Une dimension continentale avant de partir pour l’Europe
Après sa période avec le Super Rail Band de Bamako, Mory Kanté s’établit en 1978 à Abidjan en Côte d’Ivoire où les moyens d’enregistrements sont bien supérieurs alors à ceux du Mali, et mélange les sons traditionnels avec les rythmes occidentaux, en enregistrant en 1981 l’album Courougnègnè. Déjà très connu dans toute l’Afrique de l’Ouest, Mory Kanté prend alors une dimension continentale. En 1984, il décide de partir pour la France où il connait un vif succès. Il enregistre cette même année l’album A Paris et commence à tourner dans toute l’Europe.

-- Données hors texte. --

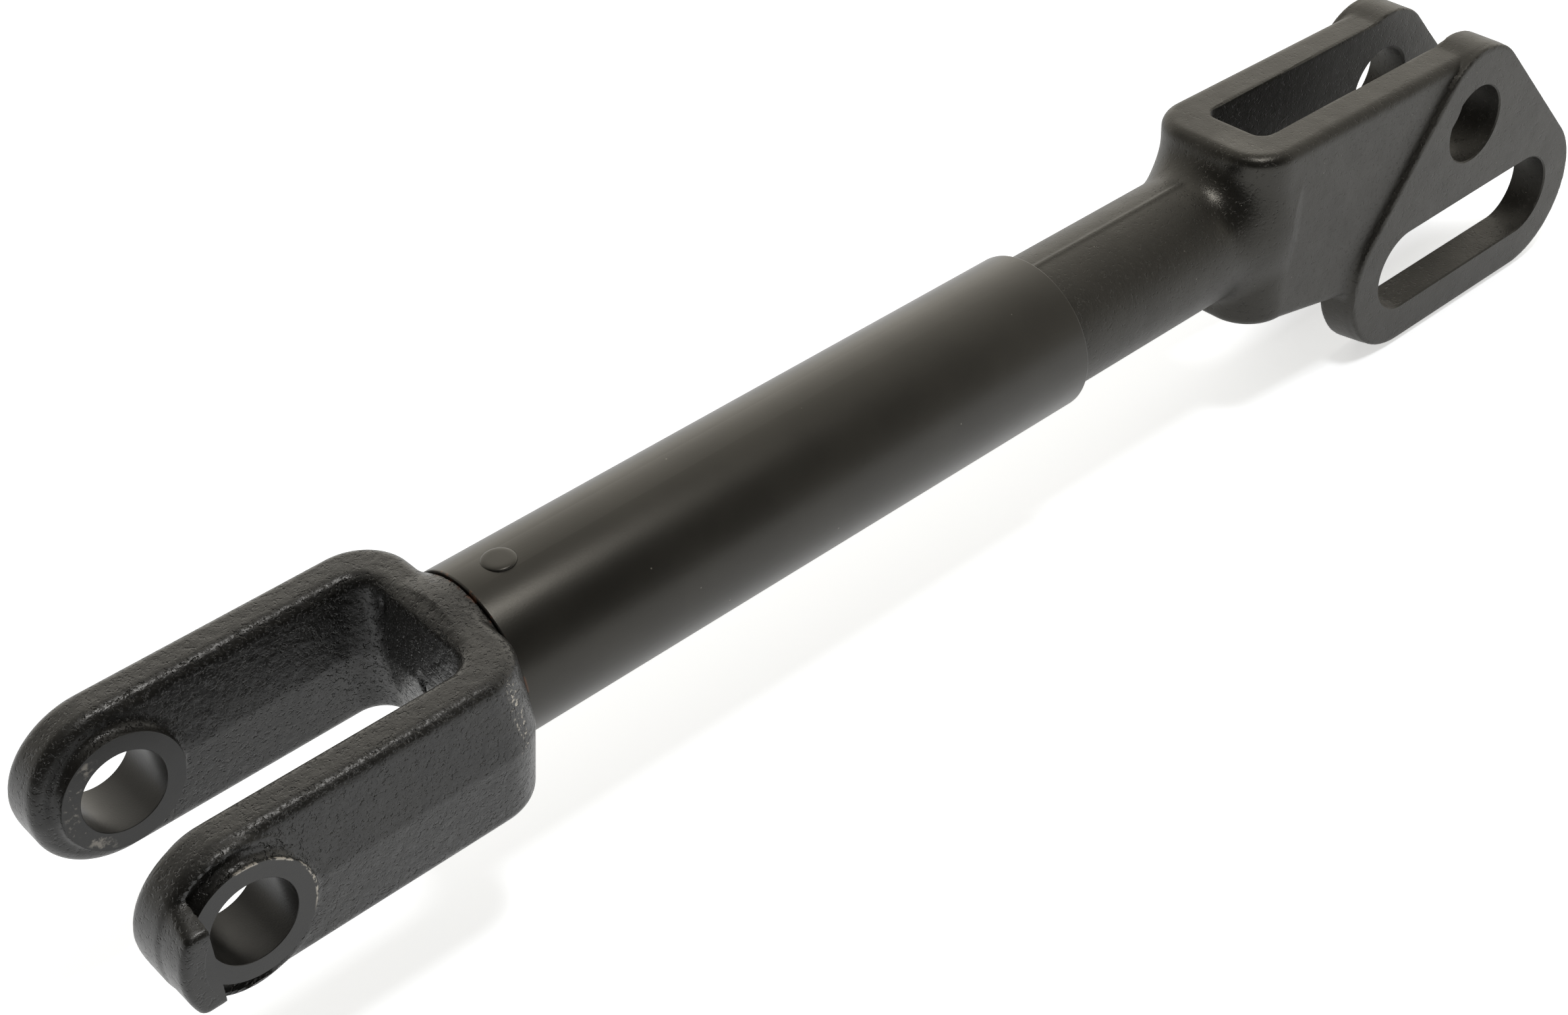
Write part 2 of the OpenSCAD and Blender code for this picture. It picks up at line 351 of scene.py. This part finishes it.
def cut(target, cutters):
    """Takes the cutters away from the target's mesh and drops them."""
    for cutter in cutters:
        step = target.modifiers.new("cut", "BOOLEAN")
        step.operation, step.solver, step.object = "DIFFERENCE", "MANIFOLD", cutter
        bpy.context.view_layer.update()
        graph = bpy.context.evaluated_depsgraph_get()
        made = bpy.data.meshes.new_from_object(target.evaluated_get(graph))
        target.modifiers.remove(step)
        target.data = made
        bpy.data.objects.remove(cutter)


def smooth(obj, angle=32):
    """Smooth shading, split where faces meet more sharply than angle."""
    obj.data.polygons.foreach_set("use_smooth", [True] * len(obj.data.polygons))
    obj.data.set_sharp_from_angle(angle=math.radians(angle))


def place(obj, body, material, stands_for=None):
    """Gives a finished piece its paint and its body, and hides the CAD node that it stands for."""
    obj.data.materials.clear()
    obj.data.materials.append(material)
    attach(obj, body)
    if stands_for:
        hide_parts(stands_for)


# ---------------------------------------------------------------- shader writing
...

Un des apôtres de la World music
Au début des année 80, la musique africaine explose en Occident avec la naissance de la world music, mélange des rythmes traditionnels du monde entier et des sons modernes, rock, funk, jazz ou électroniques. C’est tout naturellement que Mory Kante va s’imposer sur ce marché musical. En 1985 avec 10 Cola Nuts réalisé avec le producteur David Sancious, ancien clavier du E. Street Band de Bruce Springsteen, le succès est au rendez-vous et l’aura de Mory Kanté ne cesse de grandir pour sa vision moderniste de la musique africaine. Il enregistre Akwaba Beach en 1987, et le titre « Yéké Yéké » obtient un succès phénoménal à travers le monde, tandis que Akwaba Beach est classé dans les hip parades de nombreux pays, mais curieusement pas en France. Mory Kanté reçoit tout de même une Victoire de la Musique en 1988 pour Akwaba Beach.

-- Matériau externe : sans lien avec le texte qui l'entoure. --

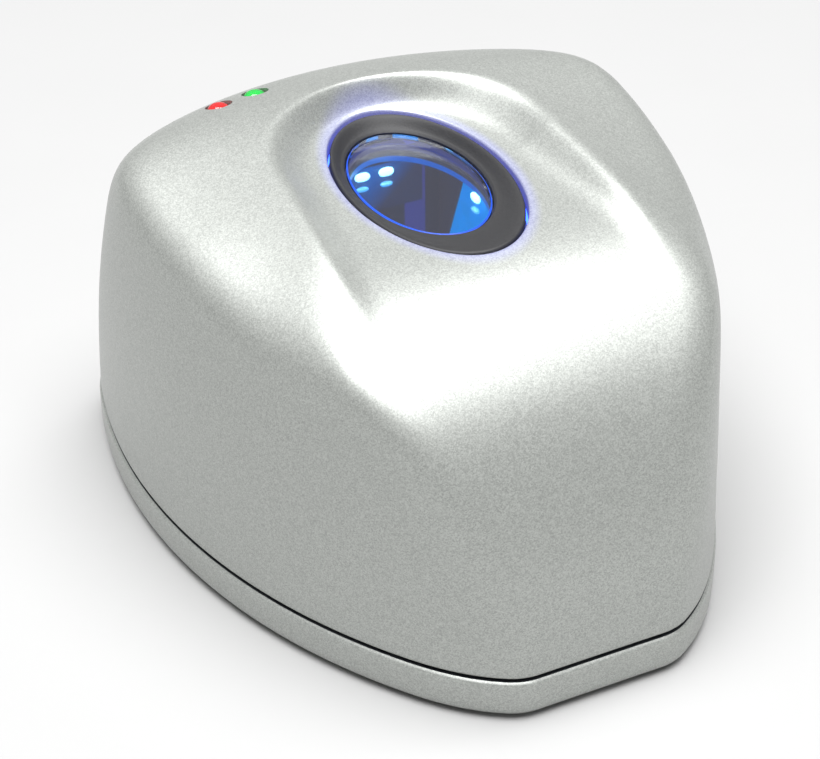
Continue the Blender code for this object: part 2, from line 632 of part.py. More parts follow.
def main_board():
    board = box("main_board", (-BOARD_HALF_WIDTH, BOARD_FRONT, BOARD_Z),
                (BOARD_HALF_WIDTH, BOARD_REAR, BOARD_Z + BOARD_T), BOARD)
    for number, place in enumerate(BOARD_SCREWS, 1):
        cut(board, rod(f"board_hole_{number}", place, 1.1, 5, 15, None, 12))
    top = BOARD_Z + BOARD_T + GAP
    for name, (x, y), (wide, deep, tall), look in (
        ("processor_chip", (16, -7), (12, 12, 1.3), CHIP),
        ("memory_chip", (-15.5, -8), (8, 11, 1.2), CHIP),
        ("usb_controller_chip", (11, 29), (7, 7, 1.1), CHIP),
        ("clock_crystal", (17.5, 20), (5, 3.2, 1.2), STEEL),
        ("status_cable_socket", (-18, 24), (9, 3, 2.2), BLACK),
        ("illumination_cable_socket", (0, 24), (10, 3, 2.2), BLACK),
    ):
        box(name, (x - wide / 2, y - deep / 2, top), (x + wide / 2, y + deep / 2, top + tall), look, 0.1)
    can = ((0, top + 6.5), (2.6, top + 6.5), (3.0, top + 6.1), (3.0, top), (0, top))
    turned("power_capacitor", (-10, 33), can, STEEL, 16)


def usb_socket():
    low = BOARD_Z + BOARD_T + GAP
    high, half = low + USB_HEIGHT, USB_WIDTH / 2
    shell = box("usb_socket", (-half, USB_FRONT, low), (half, USB_MOUTH, high), STEEL, 0.5)
    cut(shell, box("usb_cavity", (USB_WALL - half, USB_FRONT + 0.6, low + USB_WALL),
                   (half - USB_WALL, USB_MOUTH + 1, high - USB_WALL), None))
    middle = (low + high) / 2
    box("usb_tongue", (-2.4, USB_FRONT + 0.9, middle - 0.5), (2.4, USB_MOUTH - 1.2, middle + 0.5), BLACK)


def status_lights():
    top = STATUS_BOARD_Z + 1.0
    low, high = STATUS_BOARD
    board = box("status_board", (*low, STATUS_BOARD_Z), (*high, top), BOARD)
    cut(board, rod("status_board_hole", STATUS_POST, 1.1, 40, 46, None, 12))
    x, y = STATUS_POST
    head = ((0, 47.0), (0.8, 46.6), (0.8, 42.2), (1.8, 42.2), (1.8, 41.2), (0, 41.0))
    turned("status_board_screw", (x, y), head, STEEL, 10)
    for (color, (x, y)), look in zip(STATUS.items(), (RED, GREEN)):
        box(f"status_led_{color}", (x - 1, y - 0.8, top + GAP), (x + 1, y + 0.8, top + 1.1), LED)
        crown = float(top_height(x, y)) + STATUS_DOME
        lens = ((0, crown), (0.8, crown - 0.15), (1.3, crown - 0.5), (STATUS_LENS_R, crown - 1.1),
                (STATUS_LENS_R, top + 1.4), (0, top + 1.4))
        turned(f"status_lens_{color}", (x, y), lens, look, 16)


def cables():
    """Flat cables from their sockets on the main board."""
    start = BOARD_Z + BOARD_T + 2 * GAP + 2.4
    back = CHASSIS_REAR + 1.4
    ribbon("illumination_cable",
           ((0, 24, start), (0, 23.4, 16.5), (0, back + 0.6, 21), (0, back, 27), (0, back, 35.0),
            (0, back - 0.35, 37.6), (0, CHASSIS_REAR - 0.3, 38.6), (0, CHASSIS_REAR - 1.4, 38.6)), 7, FILM)
    ribbon("status_cable",
           ((-18, 24, start), (-18, 24.2, 18), (-18, 26.5, 26), (-18, 27.5, 34), (-18, 27.5, 39),
            (-18, 27.5, STATUS_BOARD_Z - 0.4)), 6, FILM)


def main():
    upper_housing()
    base_housing()
    base_hardware()
    window_stack()
    optics_chassis()
    illumination()
    camera()
    main_board()
    usb_socket()
    status_lights()
    cables()


main()
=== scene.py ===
"""Looks of the desktop fingerprint scanner terminal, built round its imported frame.

Lengths are in millimetres until a mesh is made. +X is right, -Y towards the user.
The casing is one smooth form, given by fields that are negative inside it.
"""

import math

import bmesh
import bpy
import numpy as np
from mathutils import Matrix, Vector

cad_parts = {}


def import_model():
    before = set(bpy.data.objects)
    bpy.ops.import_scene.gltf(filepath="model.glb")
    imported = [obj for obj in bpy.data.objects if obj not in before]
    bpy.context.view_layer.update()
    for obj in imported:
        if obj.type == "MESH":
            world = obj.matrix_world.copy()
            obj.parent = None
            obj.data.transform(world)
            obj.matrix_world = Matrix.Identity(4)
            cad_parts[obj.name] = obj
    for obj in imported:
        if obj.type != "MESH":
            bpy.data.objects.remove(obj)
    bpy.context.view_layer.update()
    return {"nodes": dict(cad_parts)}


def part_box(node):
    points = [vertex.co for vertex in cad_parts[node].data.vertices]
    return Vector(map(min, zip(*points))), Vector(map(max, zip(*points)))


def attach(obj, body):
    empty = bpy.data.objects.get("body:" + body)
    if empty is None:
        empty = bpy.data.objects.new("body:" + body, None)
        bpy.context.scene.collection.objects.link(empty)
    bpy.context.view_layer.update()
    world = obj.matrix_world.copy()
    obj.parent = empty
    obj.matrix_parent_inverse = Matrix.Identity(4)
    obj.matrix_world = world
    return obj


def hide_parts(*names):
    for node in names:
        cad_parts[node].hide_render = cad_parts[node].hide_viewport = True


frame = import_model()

MM = 0.001
GAP = 0.3

# Plan outline, one half: front flat, nose arc, cheek arc, side arc, rear arc.
HALF_LENGTH = 49.7
FRONT_FLAT = 8.9
NOSE_R = 7.7
NOSE_TURN = math.radians(30.8)
CHEEK_R = 31.7
CHEEK_TURN = math.radians(53.3)
SIDE_R = 87.4
REAR_R = 75.6
REAR_CORNER_LOW = 6.0
REAR_CORNER_HIGH = 16.0

# Heights of the casing.
BASE_BOTTOM = 0.6
BASE_TOP = 6.1
PART_Z = 6.6
WALL = 2.2

# Walls lean in as they rise, and more so above UPPER_FROM on the rear half.
SIDE_DRAFT = math.tan(math.radians(1.4))
UPPER_LEAN, UPPER_FROM, UPPER_FADE = 0.0009, 16.0, 30.0
REAR_DRAFT = 0.30
FLANK_LEAN = 0.03
FLANK_Z, FLANK_RISE, FLANK_BOW = 42.6, 0.57, 0.0035
FLANK_BLEND = 1.5
RIDGE_BLEND = 6.0

# Steep front plane, and the bend plane above it.
FRONT_Y, FRONT_Z, FRONT_SLOPE = -41.4, 34.3, 2.09
BEND_Y, BEND_Z, BEND_SLOPE = -31.1, 44.1, 0.56
BEND_BLEND = 5.5
FRONT_BLEND = 8.0

# Shoulders beside the scoop.
SHOULDER_Z, SHOULDER_RISE, SHOULDER_X = 53.1, 0.08, 20.4
FALL, FALL_TAPER, FALL_CURVE = 0.295, -0.0075, 0.0005
SHOULDER_ROUND = 6.0

# Rear slopes, as height at a distance inside the rear arc, and slope there.
REAR_SLOPES = ((55.0, 29.2, 0.13), (51.3, 16.7, 0.36), (47.6, 12.5, 1.3))
REAR_BLENDS = (3.0, 6.0)
REAR_EDGE_BLEND = 3.0

# Finger scoop.
SCOOP_Z, SCOOP_RISE = 49.7, 0.047
SCOOP_HALF_WIDTH, SCOOP_FLARE = 14.9, 0.16
SCOOP_REAR, SCOOP_MID = 19.5, 1.0
SCOOP_SIDE_SLOPE, SCOOP_REAR_SLOPE = 0.85, 2.8
SCOOP_SIDE_FOOT, SCOOP_REAR_FOOT = 3.0, 1.2
SCOOP_EDGE_BLEND = 2.2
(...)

Il multiplie les concerts, avant de connaitre son premier échec
En 1990, Mory Kanté est au sommet. Il enregistre l’album Touma avec la participation de Carlos Santana, et se produit lors d’un concert à Central Park à New York en compagnie de Khaled. En 1991 il est invité à donner un concert lors de l’inauguration de la Grande Arche de La Défense à Paris. En 1994, c’est la déception, Nongo Village ne rencontre pas son public.
https://www.youtube.com/watch?v=anflxs1PuaU
Surnommé le Griot électrique
Le surnom lui a été donné après le succès avec son album Akwaba Beach. Pourtant, Mory Kanté a toujours affiché son désir de revenir à ses racines avec une musique plus traditionnelle. Mais c’est vers l’électro qu’il se tourne avec Tatebola en 1996, et enregistre Tamala en 2001. Il sort un Best of en 2002, en misant toujours sur « Yéké Yéké » devenu un classique de la world music. Avec Sabou en 2004, il tente un retour aux sources, et crée un centre culturel dans la banlieue de Bamako. En 2012 sort son dernier album La Guinéenne. Depuis il s’était fait plus discret avec l’arrivée des grandes stars de la musique issus du Continent.
Sur son compte officiel, le président de la République de Guinée a posté en guise d’hommage : #Mory_Kanté La culture africaine est en deuil. Mes condoléances les plus attristées… Merci l’artiste. Un parcours exceptionnel. Exemplaire. Une fierté.